While psychoanalysis provides a reflection, compression and reduction of societal phenomena to the level of the individual, it does so in a way that also reveals something more of the nature of those phenomena. Parker argues that when we study the way discursive complexes structure cultural phenomena we are also able to understand more of the way they attract and mobilize their subjects. The discursive complex not only exists for the individual subject, then, but it also provides a means for understanding how psychoanalytic language works in relation to specific cultural phenomena. We can then illuminate what is felt to be the 'sharing' of experience by those involved in those phenomena, the rendering of subjects one to another as having similar psychological properties.

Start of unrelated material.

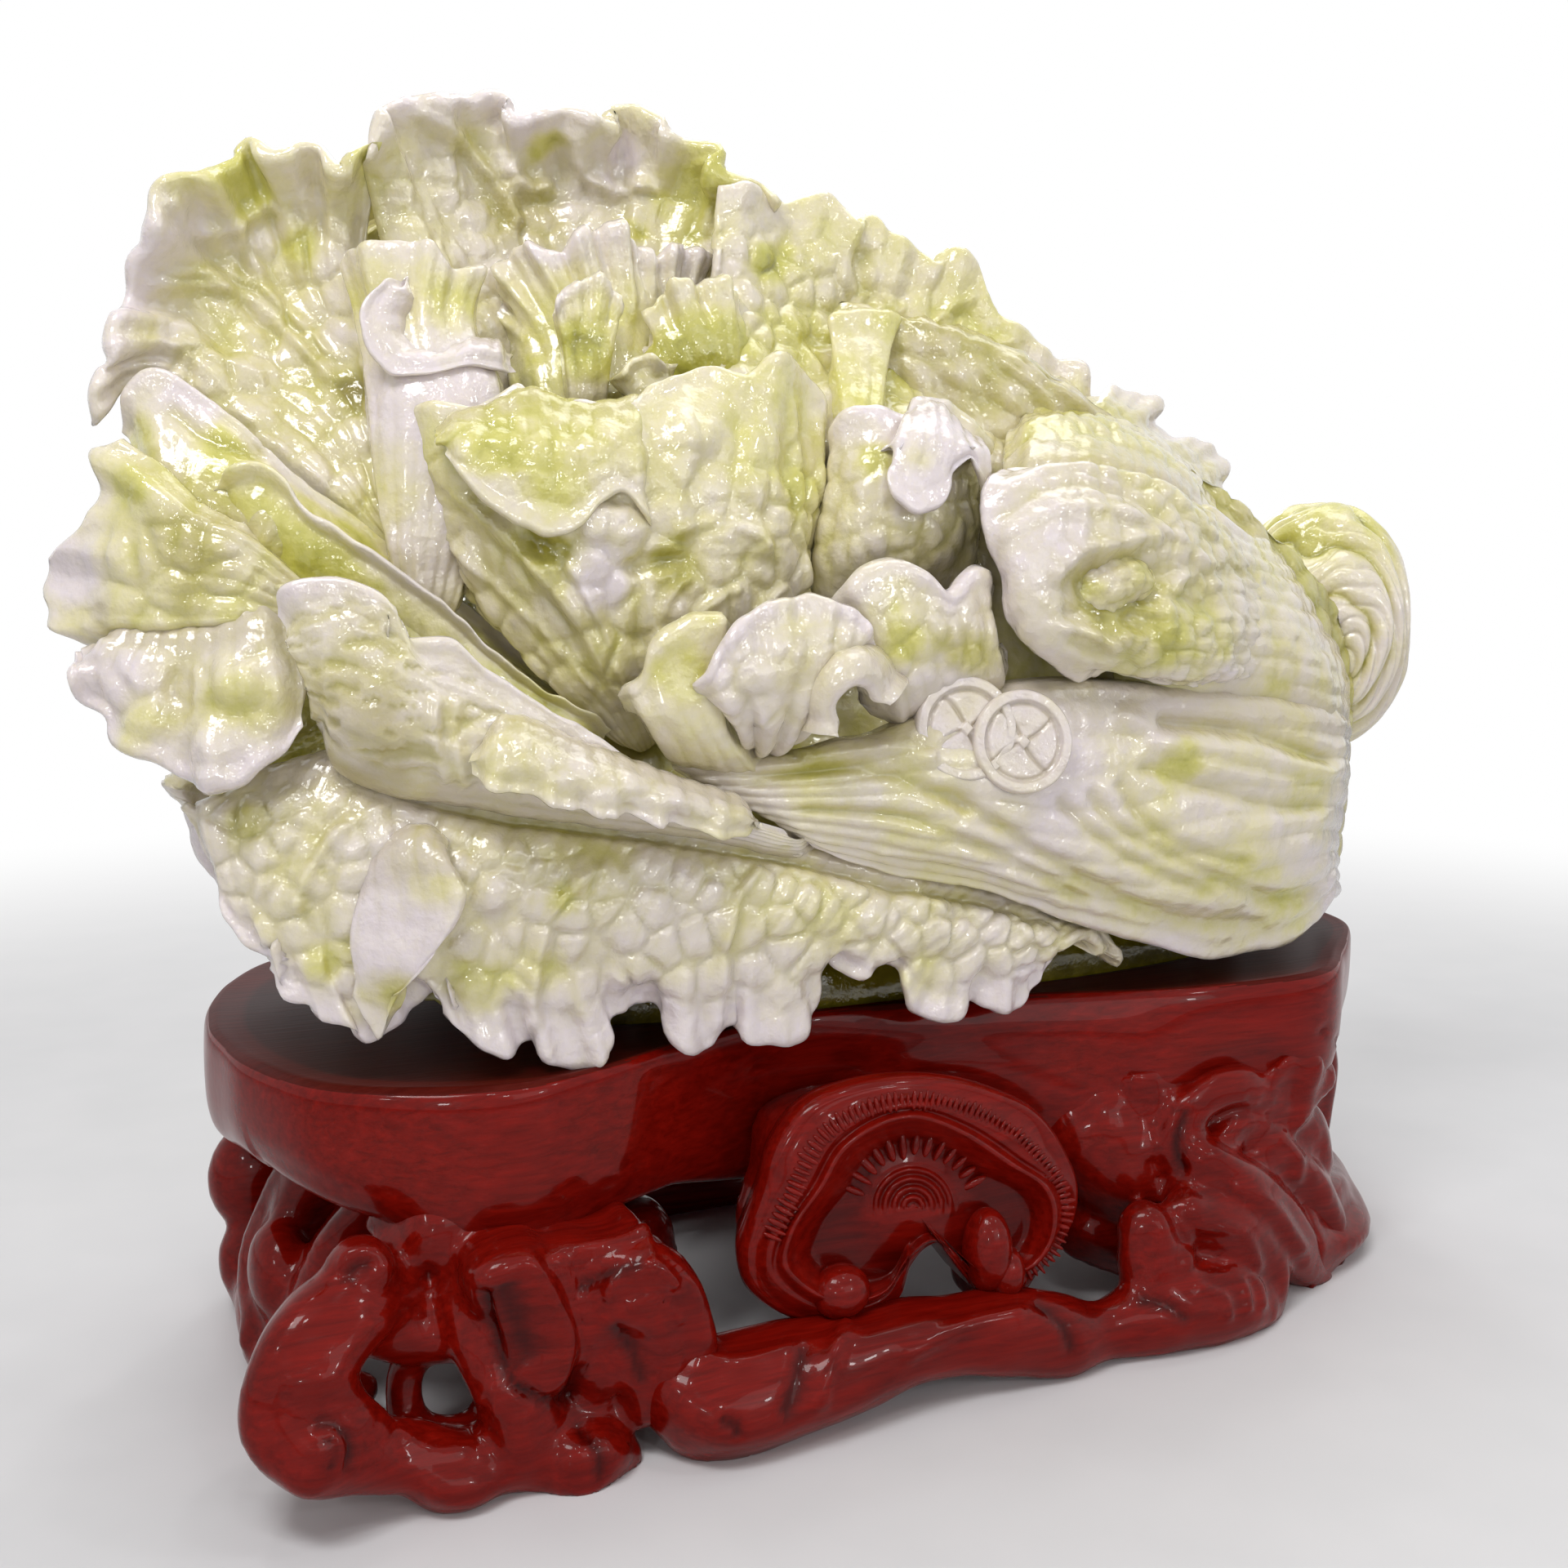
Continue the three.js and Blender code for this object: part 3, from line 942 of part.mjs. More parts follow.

In response to critical reviews of this work, and the claim that psychoanalysis is given too much prominence, Parker responds by arguing that the notion of the 'discursive complex' can be extended to study behavioural or cognitive notions conveyed in language and experienced by users. In those cases, Parker suggests that we would then need to speak of 'discursive repertoires' or 'discursive templates'. His main concern, he argues, is with the role of psychoanalysis in relation to psychology, and he adopts the argument made by Erica Burman that psychoanalysis is the 'repressed other' of psychology. In this way he hopes to make psychoanalysis be of relevance to critical psychology without simply replacing psychology with psychoanalysis.